Emergency Response operations present significant hazards to responders. Mitigating these hazards and reducing risk to responders during operations is a complex undertaking due to the interactive complexity and tight coupling of the response environment and response operations.
An illustration of such complex and dynamic challenges is provided by structural fires. Structural fires develop quickly, requiring decision making and action under extreme time pressure and these conditions require a high-level of situational awareness and decision making skills that is dependant on recognition of complex patterns of information presented by the fire environment.
Emergency Response Teams need exposure to realistic training scenarios to fully experience the response environment and how to combat it.
Command and Control
Fundamental to effective emergency management is competence in decision making. When faced with urgent and dynamic demands, emergency responders must be capable of adopting a decision making style appropriate for responding to these more pressing circumstances.
Decision making in high risk/high pressure environments (such as emergency response) is characterised by uncertain goals, incomplete information, missing data and the need to make decisions whilst working under these conditions.
The cognitive demands on commanders in stressful situations can lead to reduced concentration, narrowing perception, fixation, inability to perceive simultaneous problems, difficulty in prioritising and distorted time perception.
Training programs to enhance the development of adaptive expertise in response command and control need to be embraced in order to develop an intuitive or recognition primed decision making process in commanders. This process is necessary in conditions where there may not be a written rule or procedure but the commander rapidly recognises the type of situation and immediately recalls an appropriate course of action on the basis of previous experience.
Less experienced commanders need to be trained to recognise the key features or cues of different scenarios using simulated incidents with detailed feedback on their decision making. They need to develop a store of incident memories which they can use to drive their search for the critical classifying information at a new incident.
The focus for commanders should be in clear non-technical skills relevant to incident command such as leadership, situation awareness, decision making, team climate and communication.
Technical Proficiency
Currently, there is a lack of training conducted to support the Emergency Responder in carrying out the full capability suite that they are tasked to provide on-site. As current responders collective experience diminishes there is great concern that they lack the ability to recognise potentially fatal conditions in the response environment and this will inevitably result in injuries and fatalities among emergency responders and workers.
Prior training in emergency response skills is an essential component in the conduct of successful emergency response operations. A solid knowledge of basic emergency response skills is essential if they are to provide an effective capability. There is no time to “learn as you go” when lives are on the line. Emergency response actions take place in difficult circumstances and dangerous environments placing significant stress on emergency responders, necessitating skills that are second nature.
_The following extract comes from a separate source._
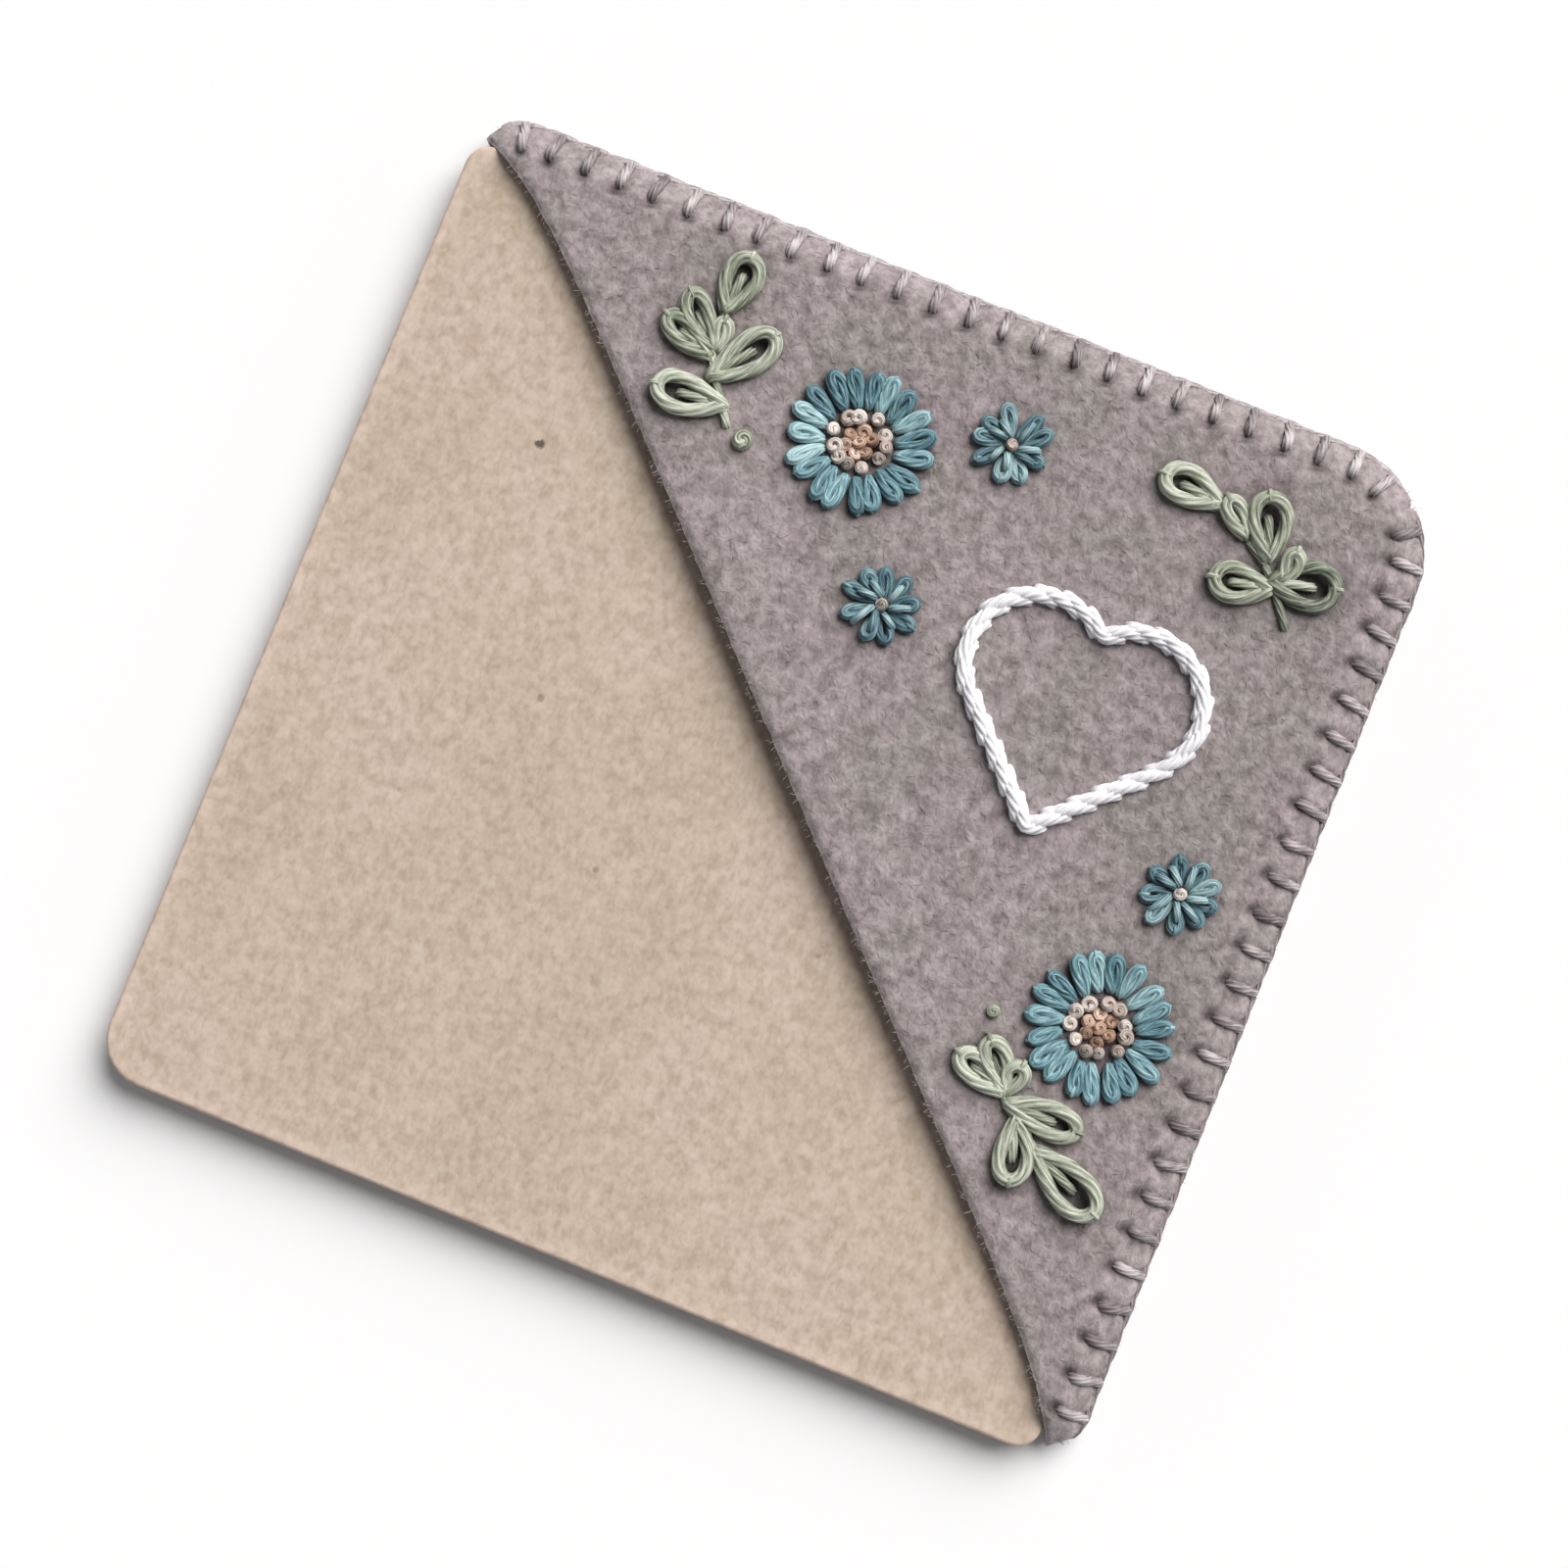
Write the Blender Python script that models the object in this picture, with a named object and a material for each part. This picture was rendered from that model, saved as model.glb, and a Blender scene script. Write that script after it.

Responders require the ability to systematically assess risk during the conduct of incidents to ensure responder safety. Dynamic risk assessment is a process that is acquired through effective and relevant training in realistic environments. This competence is best gained by exposure to real incidents.
A recent study of fire service near-miss incidents in the U.S. found that 90 per cent of incidents occurred due to the following:
poor decision making,
inadequate or incorrect perception of the situation, and
a lack of skill for the task.
Experience is necessary and the most effective way to gain that experience is to learn from the experience of others. To this end I believe that technical/practical training should receive a greater emphasis than it does. Theoretical education is not a valid substitution for experience and training but it allows a synergistic effect when combined with experience and training.
Conclusion
Emergency responders need to conduct stressful iterative training regimes that facilitate a thought process at real incidents that functions by “second nature”. To place this into a military context, soldiers who have not been trained under stressful conditions do not react well when confronted with antagonistic situations.
Emergency response incidents necessitate the very highest standards of competence of all responders to ensure safety is not compromised with the resulting injuries and deaths.
The Emergency Response Teams onsite are tasked with providing an effective consequence management response and yet companies often fail to recognise clear weaknesses in their ability to promote, train and support effective emergency responders.
There currently exist vast inadequacies in the practical knowledge base of commanders and responders and the concomitant inability to assert effective incident control would undoubtedly cause a major systemic failure which would likely result in injury and death.
We must ensure that the safety of emergency responders is paramount and that their ongoing professional development recognises real world incident scenarios, even though there may not be every day occurrences.
Emergency response actions should be based on a sound foundation of knowledge and experience, effective training and assertive control. Any ERT training policy to address these issues involves the question of acceptable risk.